Data rows -
"""
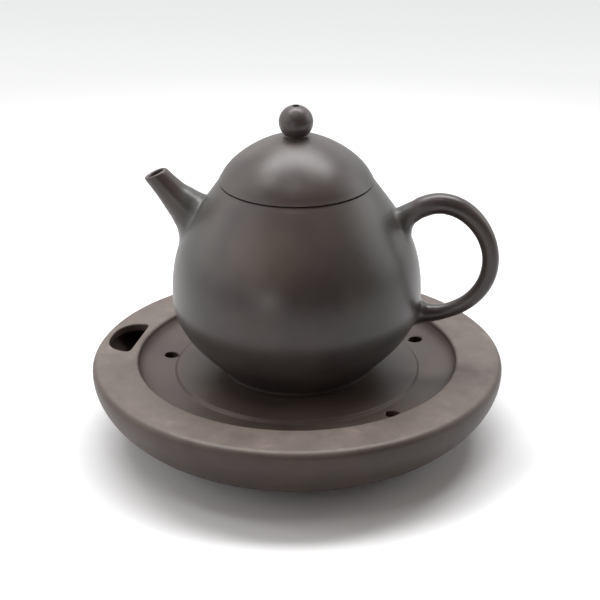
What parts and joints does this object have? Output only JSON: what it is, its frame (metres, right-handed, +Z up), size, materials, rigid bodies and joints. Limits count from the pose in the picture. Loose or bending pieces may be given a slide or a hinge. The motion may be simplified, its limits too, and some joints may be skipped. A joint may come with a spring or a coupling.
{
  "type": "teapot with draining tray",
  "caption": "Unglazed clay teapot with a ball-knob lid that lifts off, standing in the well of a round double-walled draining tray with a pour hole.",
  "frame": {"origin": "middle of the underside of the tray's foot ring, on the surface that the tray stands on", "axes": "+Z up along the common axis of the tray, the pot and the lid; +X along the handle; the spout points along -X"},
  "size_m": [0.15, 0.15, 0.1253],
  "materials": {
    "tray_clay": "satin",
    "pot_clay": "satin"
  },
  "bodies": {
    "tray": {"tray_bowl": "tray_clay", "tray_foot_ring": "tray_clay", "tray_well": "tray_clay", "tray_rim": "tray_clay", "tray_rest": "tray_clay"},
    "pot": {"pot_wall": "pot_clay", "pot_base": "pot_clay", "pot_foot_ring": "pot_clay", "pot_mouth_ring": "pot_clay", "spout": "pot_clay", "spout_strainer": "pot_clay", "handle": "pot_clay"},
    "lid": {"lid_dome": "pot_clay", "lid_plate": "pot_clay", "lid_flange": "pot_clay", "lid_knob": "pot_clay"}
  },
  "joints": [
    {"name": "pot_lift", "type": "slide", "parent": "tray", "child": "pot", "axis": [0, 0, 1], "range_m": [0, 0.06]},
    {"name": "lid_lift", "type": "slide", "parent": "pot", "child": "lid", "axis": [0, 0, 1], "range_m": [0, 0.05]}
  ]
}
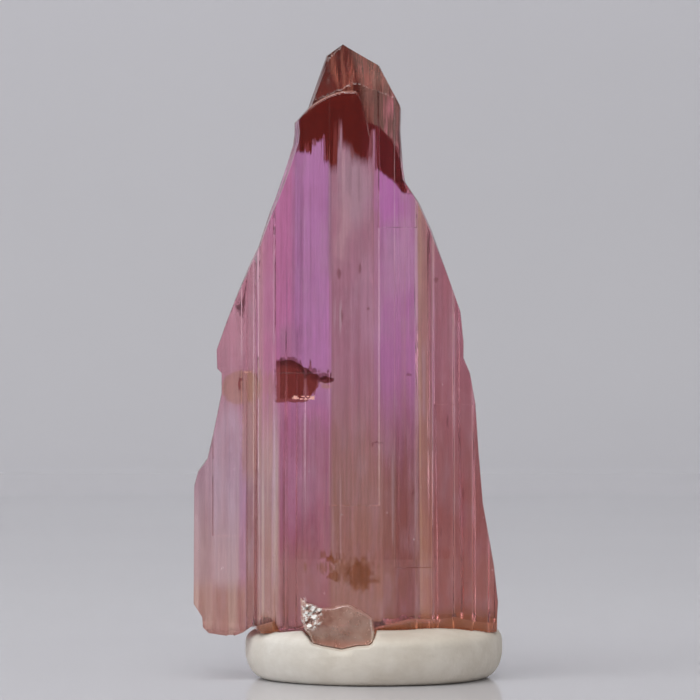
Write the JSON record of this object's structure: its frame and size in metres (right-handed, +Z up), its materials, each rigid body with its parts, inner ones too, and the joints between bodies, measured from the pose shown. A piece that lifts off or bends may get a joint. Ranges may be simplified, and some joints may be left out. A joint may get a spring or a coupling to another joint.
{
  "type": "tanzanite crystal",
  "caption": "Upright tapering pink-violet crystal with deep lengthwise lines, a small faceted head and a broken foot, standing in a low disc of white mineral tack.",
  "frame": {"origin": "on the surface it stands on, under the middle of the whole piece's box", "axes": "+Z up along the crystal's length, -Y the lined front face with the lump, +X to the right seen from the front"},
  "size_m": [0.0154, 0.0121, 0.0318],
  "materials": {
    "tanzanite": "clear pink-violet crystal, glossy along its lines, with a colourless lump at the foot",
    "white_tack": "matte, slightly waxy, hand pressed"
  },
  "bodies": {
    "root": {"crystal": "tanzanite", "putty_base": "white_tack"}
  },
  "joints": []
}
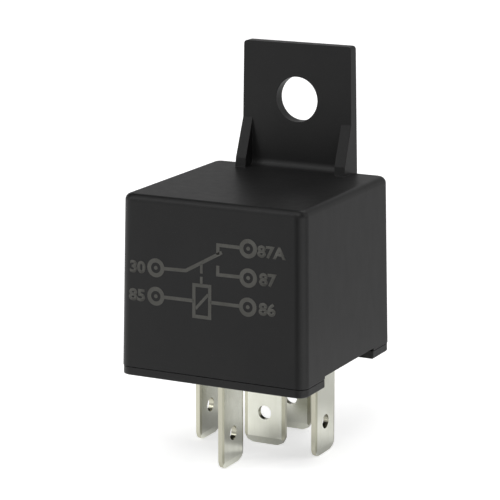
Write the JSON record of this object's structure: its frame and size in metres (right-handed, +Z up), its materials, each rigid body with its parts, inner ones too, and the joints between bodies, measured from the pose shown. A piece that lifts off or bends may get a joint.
"""
Would you reproduce all the entries exactly?

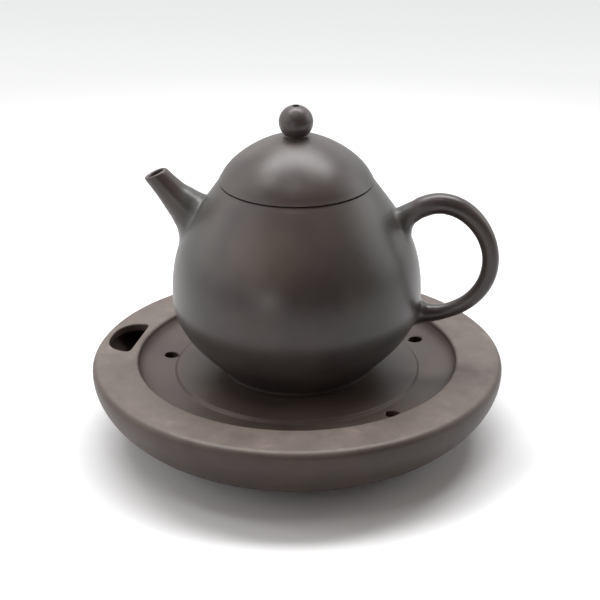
What parts and joints does this object have? Output only JSON: what it is, its frame (metres, right-handed, +Z up), size, materials, rigid bodies and joints. Limits count from the pose in the picture. Loose or bending pieces may be given a slide or a hinge. The motion may be simplified, its limits too, and some joints may be skipped. A joint may come with a spring or a coupling.
{
  "type": "teapot with draining tray",
  "caption": "Unglazed clay teapot with a ball-knob lid that lifts off, standing in the well of a round double-walled draining tray with a pour hole.",
  "frame": {"origin": "middle of the underside of the tray's foot ring, on the surface that the tray stands on", "axes": "+Z up along the common axis of the tray, the pot and the lid; +X along the handle; the spout points along -X"},
  "size_m": [0.15, 0.15, 0.1253],
  "materials": {
    "tray_clay": "satin",
    "pot_clay": "satin"
  },
  "bodies": {
    "tray": {"tray_bowl": "tray_clay", "tray_foot_ring": "tray_clay", "tray_well": "tray_clay", "tray_rim": "tray_clay", "tray_rest": "tray_clay"},
    "pot": {"pot_wall": "pot_clay", "pot_base": "pot_clay", "pot_foot_ring": "pot_clay", "pot_mouth_ring": "pot_clay", "spout": "pot_clay", "spout_strainer": "pot_clay", "handle": "pot_clay"},
    "lid": {"lid_dome": "pot_clay", "lid_plate": "pot_clay", "lid_flange": "pot_clay", "lid_knob": "pot_clay"}
  },
  "joints": [
    {"name": "pot_lift", "type": "slide", "parent": "tray", "child": "pot", "axis": [0, 0, 1], "range_m": [0, 0.06]},
    {"name": "lid_lift", "type": "slide", "parent": "pot", "child": "lid", "axis": [0, 0, 1], "range_m": [0, 0.05]}
  ]
}
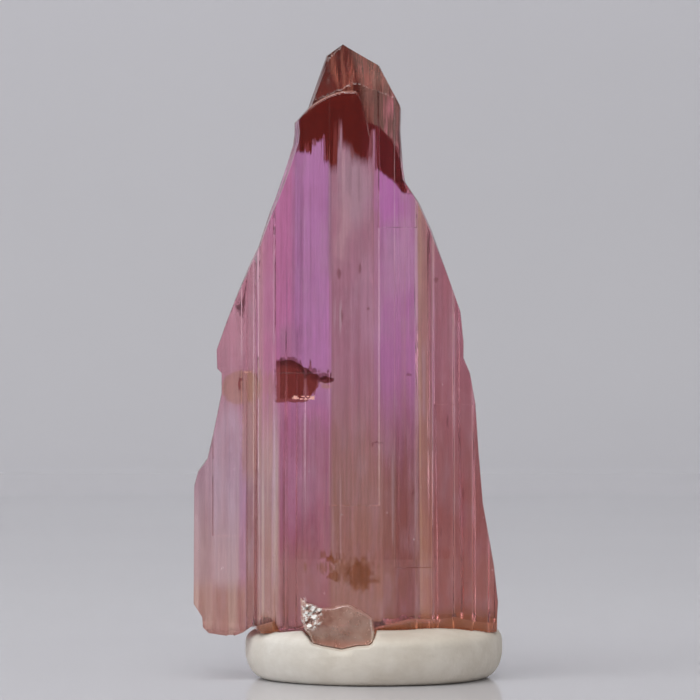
Write the JSON record of this object's structure: its frame and size in metres (right-handed, +Z up), its materials, each rigid body with its parts, inner ones too, and the joints between bodies, measured from the pose shown. A piece that lifts off or bends may get a joint. Ranges may be simplified, and some joints may be left out. A joint may get a spring or a coupling to another joint.
{
  "type": "tanzanite crystal",
  "caption": "Upright tapering pink-violet crystal with deep lengthwise lines, a small faceted head and a broken foot, standing in a low disc of white mineral tack.",
  "frame": {"origin": "on the surface it stands on, under the middle of the whole piece's box", "axes": "+Z up along the crystal's length, -Y the lined front face with the lump, +X to the right seen from the front"},
  "size_m": [0.0154, 0.0121, 0.0318],
  "materials": {
    "tanzanite": "clear pink-violet crystal, glossy along its lines, with a colourless lump at the foot",
    "white_tack": "matte, slightly waxy, hand pressed"
  },
  "bodies": {
    "root": {"crystal": "tanzanite", "putty_base": "white_tack"}
  },
  "joints": []
}
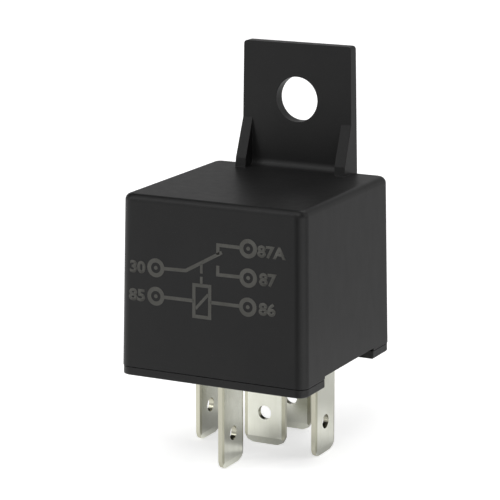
Write the JSON record of this object's structure: its frame and size in metres (right-handed, +Z up), its materials, each rigid body with its parts, inner ones too, and the joints between bodies, measured from the pose shown. A piece that lifts off or bends may get a joint.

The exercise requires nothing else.